郵便不正事件:国賠3770万円認める 村木元局長請求

2011年10月17日 11時49分 更新:10月17日 12時47分

 郵便不正事件で無罪が確定した村木厚子・元厚生労働省局長(55)=現内閣府政策統括官=が「不当な逮捕や起訴、公判立証で精神的苦痛を受けた」として国や大阪地検特捜部の元担当検事ら3人に計約4100万円の賠償を求めた訴訟の第4回口頭弁論が17日、東京地裁(堀内明裁判長)であった。国側は違法捜査の責任を全面的に認める「認諾」で請求を受け入れ、うち約3770万円を賠償することを明らかにした。無罪事件に伴う国賠訴訟で国が認諾するのは極めて異例。【野口由紀】

 国はこれまで「村木さん側の具体的主張が不明」として認否を留保していたが、証拠の改ざんという事態の特殊性を考慮した。一方で「捜査情報を報道機関に『リーク』し、名誉を毀損(きそん)された」との主張部分(請求額は約330万円)に対しては訴訟を続ける。
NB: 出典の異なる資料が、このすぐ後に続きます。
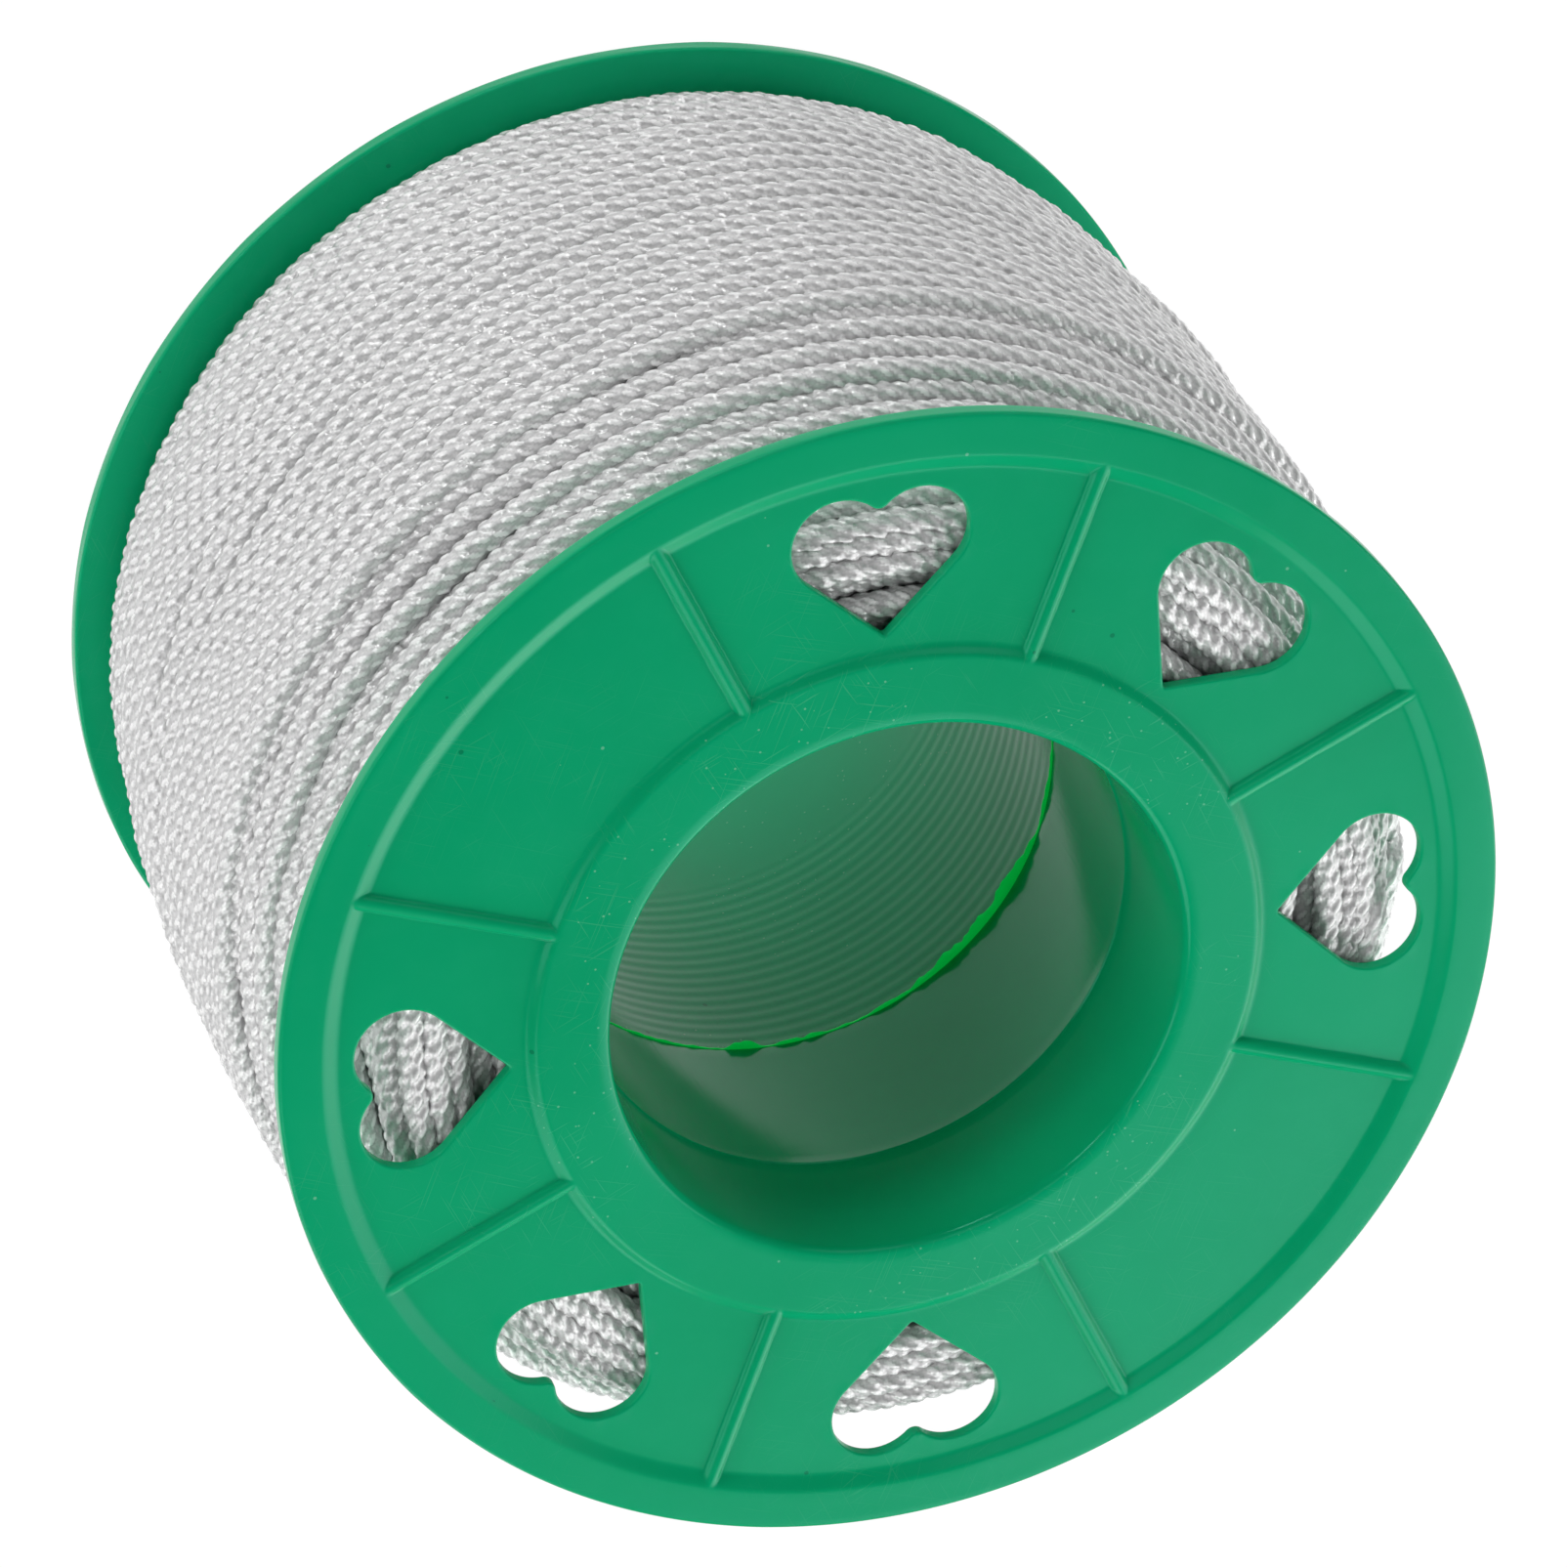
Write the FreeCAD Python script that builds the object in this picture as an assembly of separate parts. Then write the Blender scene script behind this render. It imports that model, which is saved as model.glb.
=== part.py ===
import FreeCAD, Part
import math
import os

# Flanged line spool: two moulded halves that plug together in the middle of the hub, and the wound cord between them.
# Millimetres. The spool's axis is Z, the rear flange's outer face is on z = 0 and the front flange's outer face is at the top.

# ---- driving dimensions ----
FLANGE_R = 50.0            # outer radius of both flanges
LENGTH = 72.4              # overall length over the two outer faces
RIM_T = 1.6                # thickness at the rim ring
FIELD_DEPTH = 0.6          # how far the field between rim ring and hub ring is sunk
RIM_RING_IN = 46.45        # rim ring: inner edge of its flat
RIM_SLOPE_IN = 45.3        # foot of the slope from the rim ring to the field
HUB_SLOPE_OUT = 30.3       # foot of the slope from the field up to the hub ring
HUB_RING_OUT = 29.55       # hub ring: outer edge of its flat
BORE_MOUTH_R = 0.7         # rounding where the bore meets the hub ring
RIM_EDGE_R = 0.3           # rounding of the rim's outer edges

BORE_R_FRONT = 23.3        # front half: radius of the bore's front land
BORE_LAND = 12.9           # depth of that land's end below the front face
BORE_R_JOINT = 23.9        # front half: bore radius at the inner end, widening from the land
BORE_R_REAR = 24.25        # rear half: bore radius
JOINT_DEPTH = 32.5         # where the front half ends inside the bore, below the front face
HUB_R = 25.4               # outside of the hub, where the cord starts
LAP_LENGTH = 6.0           # length of the lap between the two halves
LAP_R = 24.8               # outside of the front half's spigot
LAP_GAP = 0.03             # radial room round the spigot

RIB_COUNT = 8              # half-round ribs on each outer face
RIB_START_DEG = 25.0
RIB_R = 0.72               # radius of the rib's round
RIB_SINK = 0.14            # how far the centre of that round lies below the field
RIB_OUT = 46.2
RIB_IN = 29.7

HEART_AZ = (2.5, 47.5, 92.5, 182.5, 227.5, 272.5)
HEART_LOBE_R = 3.85        # the two lobes
HEART_LOBE_U = 39.85       # their centres' distance from the axis, along the heart's own axis
HEART_LOBE_V = 3.2         # and to each side of it
HEART_TIP_U = 31.55        # where the straight sides would meet
HEART_TIP_R = 0.25         # rounding of the tip
HEART_NOTCH_R = 0.9        # rounding of the notch between the lobes

WIND_GAP = 0.6             # room between the cord and each flange
WIND_IN = 25.5             # inside of the winding
# outer shape of the winding: (distance from the rear flange's inner face, radius)
WIND_SHAPE = (
    (0.6, 45.6), (1.4, 46.3), (4.0, 47.6), (8.5, 48.8), (14.0, 49.5), (24.0, 49.8), (42.0, 49.8),
    (50.0, 49.3), (55.0, 48.0), (59.0, 46.3), (62.5, 44.4), (65.5, 42.6), (67.6, 41.2), (68.6, 40.5),
)

INNER_GAP = LENGTH - 2 * RIM_T


def vec(x, y, z):
    return FreeCAD.Vector(x, y, z)


AXIS = vec(0, 0, 1)
ORIGIN = vec(0, 0, 0)


def lathe(edges):
    """Turn a closed outline in the XZ plane about the axis."""
    face = Part.Face(Part.Wire(Part.__sortEdges__(edges)))
    return face.revolve(ORIGIN, AXIS, 360)


def outline(points):
    """Straight edges and arcs: a point is (r, z), an arc's middle is ("arc", r, z)."""
    edges = []
    n = len(points)
    i = 0
    while i < n:
        a = points[i]
        b = points[(i + 1) % n]
        if b[0] == "arc":
            c = points[(i + 2) % n]
            edges.append(Part.Arc(vec(a[0], 0, a[1]), vec(b[1], 0, b[2]), vec(c[0], 0, c[1])).toShape())
            i += 2
        else:
            edges.append(Part.LineSegment(vec(a[0], 0, a[1]), vec(b[0], 0, b[1])).toShape())
            i += 1
    return edges


def quarter(cr, cz, radius, deg):
    """The middle of a round: the point at an angle on a circle in the outline's plane."""
    a = math.radians(deg)
    return ("arc", cr + radius * math.cos(a), cz + radius * math.sin(a))


def heart_wire():
    """The heart, its own axis along +X, as straight edges and arcs in the plane z = 0."""
    cu, cv, lr = HEART_LOBE_U, HEART_LOBE_V, HEART_LOBE_R
    # straight side: tangent from the tip to the lobe
    dist = math.hypot(cu - HEART_TIP_U, cv)
    half = math.atan2(cv, cu - HEART_TIP_U) + math.asin(lr / dist)
    run = math.sqrt(dist * dist - lr * lr)
    tu, tv = HEART_TIP_U + run * math.cos(half), run * math.sin(half)
    # rounded tip, tangent to both sides
    tip_c = HEART_TIP_U + HEART_TIP_R / math.sin(half)
    back = HEART_TIP_R / math.tan(half)
    pu, pv = HEART_TIP_U + back * math.cos(half), back * math.sin(half)
    # rounded notch, tangent to both lobes
    nc = cu + math.sqrt((lr + HEART_NOTCH_R) ** 2 - cv * cv)
    k = lr / (lr + HEART_NOTCH_R)
    nu, nv = cu + (nc - cu) * k, cv - cv * k
    # top of the lobe: a point between its two ends, on the far side from the tip
    a0 = math.atan2(tv - cv, tu - cu)
    a1 = math.atan2(nv - cv, nu - cu)
    am = 0.5 * (a0 + a1)
    mu, mv = cu + lr * math.cos(am), cv + lr * math.sin(am)
    p = lambda u, v: vec(u, v, 0)
    edges = [
        Part.LineSegment(p(pu, pv), p(tu, tv)).toShape(),
        Part.Arc(p(tu, tv), p(mu, mv), p(nu, nv)).toShape(),
        Part.Arc(p(nu, nv), p(nc - HEART_NOTCH_R, 0), p(nu, -nv)).toShape(),
        Part.Arc(p(nu, -nv), p(mu, -mv), p(tu, -tv)).toShape(),
        Part.LineSegment(p(tu, -tv), p(pu, -pv)).toShape(),
        Part.Arc(p(pu, -pv), p(tip_c - HEART_TIP_R, 0), p(pu, pv)).toShape(),
    ]
    return Part.Wire(Part.__sortEdges__(edges))


def rib(az):
    """One half-round rib, lying on the field of a flange whose outer face is on z = 0 and whose body is below it."""
    z = -FIELD_DEPTH - RIB_SINK
    bar = Part.makeCylinder(RIB_R, RIB_OUT - RIB_IN, vec(RIB_IN, 0, z), vec(1, 0, 0))
    keep = Part.makeBox(RIB_OUT - RIB_IN + 2, 4 * RIB_R, 2 * RIB_R, vec(RIB_IN - 1, -2 * RIB_R, -FIELD_DEPTH - 0.3))
    shape = bar.common(keep)
    shape.rotate(ORIGIN, AXIS, az)
    return shape


def half(hub_outline):
    """A moulded half, its outer face on z = 0 and its hub below: rim, rings, field, ribs, heart holes and hub."""
    m, e = BORE_MOUTH_R, RIM_EDGE_R
    bore_r = hub_outline[0][0]
    points = [
        (bore_r + m, 0.0),
        (HUB_RING_OUT, 0.0), (HUB_SLOPE_OUT, -FIELD_DEPTH), (RIM_SLOPE_IN, -FIELD_DEPTH), (RIM_RING_IN, 0.0),
        (FLANGE_R - e, 0.0), quarter(FLANGE_R - e, -e, e, 45), (FLANGE_R, -e),
        (FLANGE_R, -RIM_T + e), quarter(FLANGE_R - e, -RIM_T + e, e, -45), (FLANGE_R - e, -RIM_T),
        (HUB_R, -RIM_T),
    ]
    points += list(reversed(hub_outline))
    points += [quarter(bore_r + m, -m, m, 135)]
    body = lathe(outline(points))
    for k in range(RIB_COUNT):
        body = body.fuse(rib(RIB_START_DEG + 360.0 / RIB_COUNT * k))
    heart = Part.Face(heart_wire()).extrude(vec(0, 0, 4.0))
    for az in HEART_AZ:
        h = heart.copy()
        h.translate(vec(0, 0, -3.0))
        h.rotate(ORIGIN, AXIS, az)
        body = body.cut(h)
    body = body.removeSplitter()
    return body.Solids[0] if len(body.Solids) == 1 else body


os.makedirs("parts", exist_ok=True)

# Front half: flange, hub and the spigot that plugs into the rear half.
lap_top = -(JOINT_DEPTH - LAP_LENGTH)
front_hub = [
    (BORE_R_FRONT, -BORE_MOUTH_R), (BORE_R_FRONT, -BORE_LAND), (BORE_R_JOINT, -JOINT_DEPTH),
    (LAP_R, -JOINT_DEPTH), (LAP_R, lap_top), (HUB_R, lap_top),
]
front = half(front_hub)
front.translate(vec(0, 0, LENGTH))

# Rear half: the same flange the other way up, with the longer hub and the socket round the spigot.
rear_len = LENGTH - (JOINT_DEPTH - LAP_LENGTH)
socket_foot = LENGTH - JOINT_DEPTH
socket_r = LAP_R + LAP_GAP
rear_hub = [
    (BORE_R_REAR, -BORE_MOUTH_R), (BORE_R_REAR, -socket_foot), (socket_r, -socket_foot),
    (socket_r, -rear_len), (HUB_R, -rear_len),
]
rear = half(rear_hub)
rear.rotate(ORIGIN, vec(math.cos(math.radians(47.5)), math.sin(math.radians(47.5)), 0), 180)

# The wound cord: one closed ring of its outer shape.
wind_points = [(WIND_IN, RIM_T + WIND_GAP)]
wind_points += [(r, RIM_T + s) for s, r in WIND_SHAPE]
wind_points += [(WIND_IN, RIM_T + INNER_GAP - WIND_GAP)]
winding = lathe(outline(wind_points))

nodes = {"front_flange": front, "rear_flange": rear, "line_winding": winding}
for name, shape in nodes.items():
    solids = shape.Solids
    print(name, "solids", len(solids), "valid", shape.isValid(), "closed", all(s.isClosed() for s in solids),
          "volume %.1f" % shape.Volume, "box", [round(v, 3) for v in (
              shape.BoundBox.XMin, shape.BoundBox.YMin, shape.BoundBox.ZMin,
              shape.BoundBox.XMax, shape.BoundBox.YMax, shape.BoundBox.ZMax)])
    shape.exportStep("parts/%s.step" % name)
names = list(nodes)
for i, a in enumerate(names):
    for b in names[i + 1:]:
        print(a, b, "shared volume %.4f" % nodes[a].common(nodes[b]).Volume)
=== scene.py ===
import math

import bpy
import numpy as np
from mathutils import Matrix, Vector
from mathutils.geometry import delaunay_2d_cdt

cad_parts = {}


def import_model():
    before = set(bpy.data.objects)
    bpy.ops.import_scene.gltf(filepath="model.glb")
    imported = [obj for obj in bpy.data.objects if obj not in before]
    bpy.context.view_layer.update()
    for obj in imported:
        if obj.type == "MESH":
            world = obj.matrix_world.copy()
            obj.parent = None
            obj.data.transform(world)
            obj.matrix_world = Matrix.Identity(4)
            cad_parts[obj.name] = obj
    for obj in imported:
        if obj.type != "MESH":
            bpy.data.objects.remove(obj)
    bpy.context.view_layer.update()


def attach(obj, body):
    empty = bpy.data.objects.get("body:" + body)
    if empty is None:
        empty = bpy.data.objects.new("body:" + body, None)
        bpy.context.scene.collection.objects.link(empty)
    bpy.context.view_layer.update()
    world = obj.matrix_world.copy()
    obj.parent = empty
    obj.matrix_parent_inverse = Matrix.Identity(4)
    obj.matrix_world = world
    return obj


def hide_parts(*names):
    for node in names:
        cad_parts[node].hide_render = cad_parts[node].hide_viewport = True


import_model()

MM = 0.001
TAU = 2.0 * math.pi

# ------------------------------------------------------------------ sizes, in millimetres, as in the construction
LENGTH = 72.4
RIM_T = 1.6
FIELD = 0.6
FLANGE_R = 50.0
BORE_MOUTH = 0.7
HUB_R = 25.4
LAND = 12.9
JOINT = 32.5
LAP = 6.0
RIB_R, RIB_SINK, RIB_IN, RIB_OUT = 0.72, 0.14, 29.7, 46.2
HEARTS = (2.5, 47.5, 92.5, 182.5, 227.5, 272.5)
LOBE_R, LOBE_U, LOBE_V, TIP_U, TIP_R, NOTCH_R = 3.85, 39.85, 3.2, 31.55, 0.25, 0.9
CORD_R = 1.25
Z_LO, Z_HI = RIM_T, LENGTH - RIM_T


# ------------------------------------------------------------------ small helpers
def smooth(v, sigma):
    n = int(3 * sigma + 1)
    k = np.exp(-0.5 * (np.arange(-n, n + 1) / sigma) ** 2)
    k /= k.sum()
    return np.convolve(np.pad(v, n, mode="edge"), k, "valid")


def mesh_object(name, verts_mm, quads=None, tris=None, uv=None, shade=True):
    """A mesh from arrays. uv: {layer name: (loops, 2)} in the order quads first, then tris."""
    me = bpy.data.meshes.new(name)
    quads = np.zeros((0, 4), np.int32) if quads is None else np.asarray(quads, np.int32)
    tris = np.zeros((0, 3), np.int32) if tris is None else np.asarray(tris, np.int32)
    nv, nq, nt = len(verts_mm), len(quads), len(tris)
    me.vertices.add(nv)
    me.vertices.foreach_set("co", (np.asarray(verts_mm, np.float64) * MM).astype(np.float32).ravel())
    loops = np.concatenate([quads.ravel(), tris.ravel()])
    me.loops.add(len(loops))
    me.loops.foreach_set("vertex_index", loops)
    me.polygons.add(nq + nt)
    start = np.concatenate([np.arange(nq) * 4, nq * 4 + np.arange(nt) * 3])
    me.polygons.foreach_set("loop_start", start.astype(np.int32))
    me.update(calc_edges=True)
    if shade:
        me.polygons.foreach_set("use_smooth", np.ones(nq + nt, bool))
    for layer, data in (uv or {}).items():
        me.uv_layers.new(name=layer).data.foreach_set("uv", np.asarray(data, np.float32).ravel())
    me.validate()
    ob = bpy.data.objects.new(name, me)
    bpy.context.scene.collection.objects.link(ob)
    return ob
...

 元局長は国のほかに▽証拠改ざん事件で実刑判決が確定した前田恒彦元主任検事(44)▽取り調べを一時担当した国井弘樹検事(36)▽大坪弘道元特捜部長(58)=犯人隠避罪で起訴、公判中=の3人も提訴。3人は、職務中の不法行為について公務員個人に賠償責任は及ばないという最高裁判例を基に争っている。

 ◇「真相を期待していたのに」

 この日の弁論の終了後、元局長の代理人の弘中惇一郎弁護士は「無罪事件での国賠訴訟で国が認諾するのは前代未聞ではないか」と驚きの表情をみせた。弘中弁護士によると、村木元局長は「裁判を通じ、真相が明らかになると期待していたのに、このようなことになり、驚いていますし、残念です」と話しているという。

 国側は「前田元検事による証拠改ざん行為など事案の特殊性に鑑みた」と認諾の理由を説明したが、弘中弁護士は「積極的に議論をしたくなかったのだろう。税金(賠償金)を支払うことで真相解明の機会を放棄した」と疑問視した。次回の口頭弁論(11月28日)までに検事3人の責任など残りの請求への対応を決める。

 訴訟を担当する法務省は今回の手続きを検事3人とは調整せず決めたとみられる。3人のうち元検事の改ざんを隠したとされる大坪元特捜部長は無罪を強く訴え、懲戒免職の取り消し訴訟を起こすなど複雑な関係にある。ある幹部は認諾に対し、「解決できる部分は迅速に終わらせようということ」と話した。